La presidenta del Gobierno Balear, Marga Prohens, ha asegurado que tanto el Estatuto de Autonomía como la propia legislación educativa “no permiten que haya segregación” en la enseñanza. Lleva razón. Segregar es marginar, relegar, perjudicar. Es decir, apartar con fines lesivos a una persona o a un grupo de personas del resto. Y en ningún renglón legal se prescribe que alguien pueda o deba sufrir un castigo de esta índole por motivos que no sean los estrictamente disciplinarios. Prohens también ha afirmado que, a ella en particular, el término segregación no le gusta, y menos para referirse a la lengua. Ocurre, sin embargo, que este es el término acuñado por la oposición social-nacionalista balear para referirse, tras posponerle el adjetivo lingüística, a eso que otros denominan libre elección de lengua. Y el término que replican los medios de comunicación públicos y subvencionados; los miembros más ideologizados del lobby educativo, tanto si pertenecen al profesorado o al alumnado como a los padres de alumnos; las entidades o asociaciones que viven del fomento de las llamadas “lengua y cultura” propias y del dinero público; y, en fin, a poco que se despisten, algunos concejales y diputados del mismísimo Partido Popular. Sólo los de Vox están curados de espanto y reivindican la libre elección de lengua, aunque tampoco sepan muy bien cómo llevarla a la práctica en el sistema educativo insular.

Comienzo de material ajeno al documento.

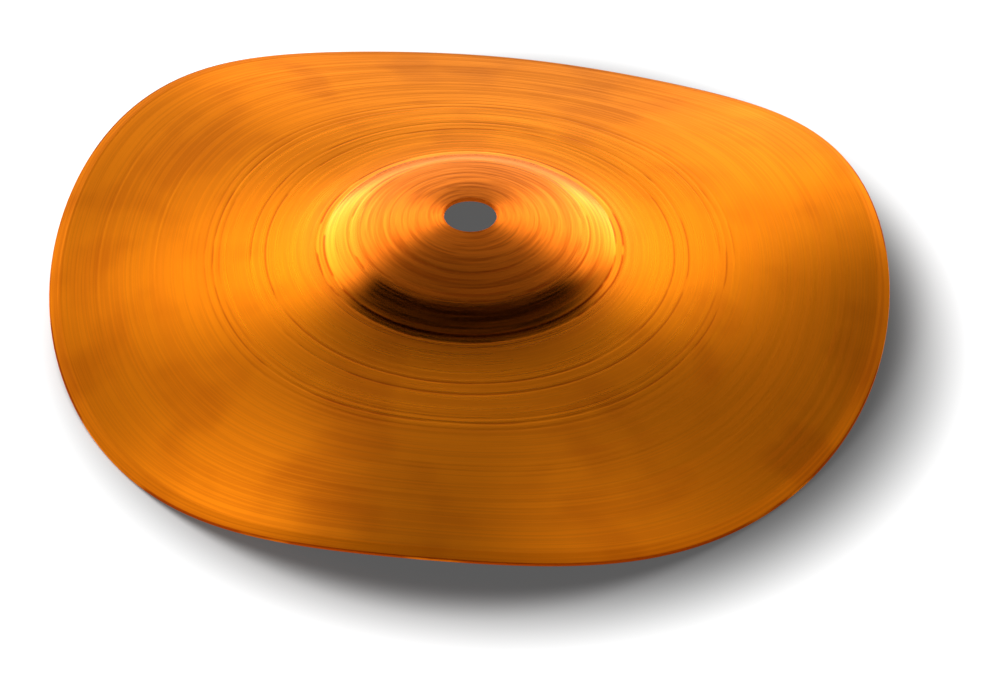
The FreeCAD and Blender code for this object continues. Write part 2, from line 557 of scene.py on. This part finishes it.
# %% Put the tree together
def lathe_and_bend():
    """The tree from the section to the bent sheet."""
    tree = bpy.data.node_groups.new("lathe and bend", "GeometryNodeTree")
    socket_in(tree, "Section", "NodeSocketGeometry")
    for name, kind, value in wave_inputs():
        socket_in(tree, name, kind, value)
    socket_in(tree, "Bronze", "NodeSocketMaterial")
    tree.interface.new_socket("Sheet", in_out="OUTPUT", socket_type="NodeSocketGeometry")
    bench = Bench(tree)
    given = bench.add("NodeGroupInput").outputs
    turned = turn_section(bench, given["Section"], given)
    place = bench.add("GeometryNodeInputPosition").outputs[0]
    lift = bench.maths("ADD", groove_cut(bench, place, given), wave_lift(bench, place, given))
    bent = bench.add("GeometryNodeSetPosition")
    bench.feed(bent, {"Geometry": turned, "Offset": bench.triple(0.0, 0.0, lift)})
    real = bench.add("GeometryNodeRealizeInstances", bent.outputs[0])
    finished = bench.add("GeometryNodeSetMaterial")
    bench.feed(finished, {"Geometry": real.outputs[0], "Material": given["Bronze"]})
    bench.add("NodeGroupOutput", finished.outputs[0])
    return tree


lathe = lathe_and_bend()
print("nodes in the tree:", len(lathe.nodes), "inputs:", len(lathe.interface.items_tree) - 1)

# %% [markdown]
# ## The metal
#
# Lathed bronze looks orange where it mirrors something bright, and nearly black where it mirrors
# something dark. The lacquer over it is thin, so it gets no coat of its own and only warms the
# colour. The grooves spread each reflection across themselves, towards and away from the axis,
# which gives the bright wedges on both sides of the bell. A plain rough metal would show round
# blots there. An anisotropic one, with its tangent round the Z axis, shows wedges.
#
# Rings, which are a noise stretched round the axis, vary the rest: fine lines darken the colour a
# little, and change the roughness and the height as well. They are used three times, each with
# its own sizes, so they are a node group with named inputs.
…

Hace un par de semanas, lo recordarán sin duda, el Parlamento autonómico no pudo aprobar el techo de gasto para el próximo ejercicio al negarle Vox al PP los escaños que precisaba para ello. El motivo no eran los grandes números, por descontado, sino las discrepancias entre las dos formaciones con respecto al ritmo de aplicación de la libre elección de lengua en la enseñanza pública. Cuando ambas firmaron a finales de junio el acuerdo de gobierno, se comprometieron a garantizar el derecho a elegir libremente la primera lengua de escolarización y a extenderlo a “todas las etapas educativas antes de acabar la legislatura, sin excluir ninguna de las lenguas cooficiales”. Lo que no fijaron fue el ritmo de aplicación. Y el PP, que es quien gobierna, lo quiere lento y gradual, con un calendario lo más inconcreto posible, mientras que Vox aspira a que sea justo lo contrario. En todo caso, el punto de encuentro debe producirse de un modo u otro esta misma semana, para que en la siguiente pueda aprobarse el techo de gasto y antes de fin de año los presupuestos. Y para que, por primera vez, una de las comunidades autónomas donde los gobiernos de izquierda y nacionalistas han impuesto un modelo de inmersión lingüística disponga de una planificación plausible para revertir dicho modelo y para que los ciudadanos que en ella residen empiecen a tener garantizado su derecho a la libre elección de lengua.
Que no resultará fácil, sobra añadirlo. Baste indicar que las fuerzas de choque opositoras ya velan sus armas, prestas a salir a la calle para defender lo que consideran su coto privado: la educación y su forma de concebirla. Con todo, el episodio no sólo debería servir para que el centro derecha insular, tras ganar limpia y holgadamente las elecciones autonómicas, ejerza el derecho a aplicar lo que las formaciones que lo componen llevaban en sus programas respectivos y acordaron en el acuerdo de gobierno que suscribieron, sino también para combatir la falacia en que se asienta el concepto de segregación lingüística. Para que exista segregación, tendría que darse previamente un conjunto, un todo, al que se priva de una parte, lo que no es ni puede ser el caso. A nadie se le ocurriría decir que los alumnos de un centro están segregados con respecto a los de otro centro simplemente porque no caben todos en el mismo centro. Tampoco que lo están los de un determinado nivel, porque el exceso de alumnado ha obligado al centro a dividir los de una misma edad en más de un grupo. Que el derecho a la libre elección lleve a crear más de una línea, una con la lengua oficial como primera lengua y la cooficial como segunda y otra en que la prelación sea la inversa no atenta contra derecho alguno; al contrario, garantiza el de los padres a escoger la fórmula que más les convenga. Lo que sí conlleva es una complicación organizativa y una partida presupuestaria mucho mayores para la Administración. Pero para eso está la Administración, ¿no?
En realidad, para hablar de segregación como hacen la izquierda y el nacionalismo tiene que haber habido con anterioridad imposición. Y no la del franquismo, como sostienen sus voceros, sino la que ellos mismos han practicado en plena democracia con la inmersión lingüística obligatoria en la lengua cooficial correspondiente. Visto así, no hay duda de que su tan cacareada segregación no es más que un bendito ejercicio de libertad.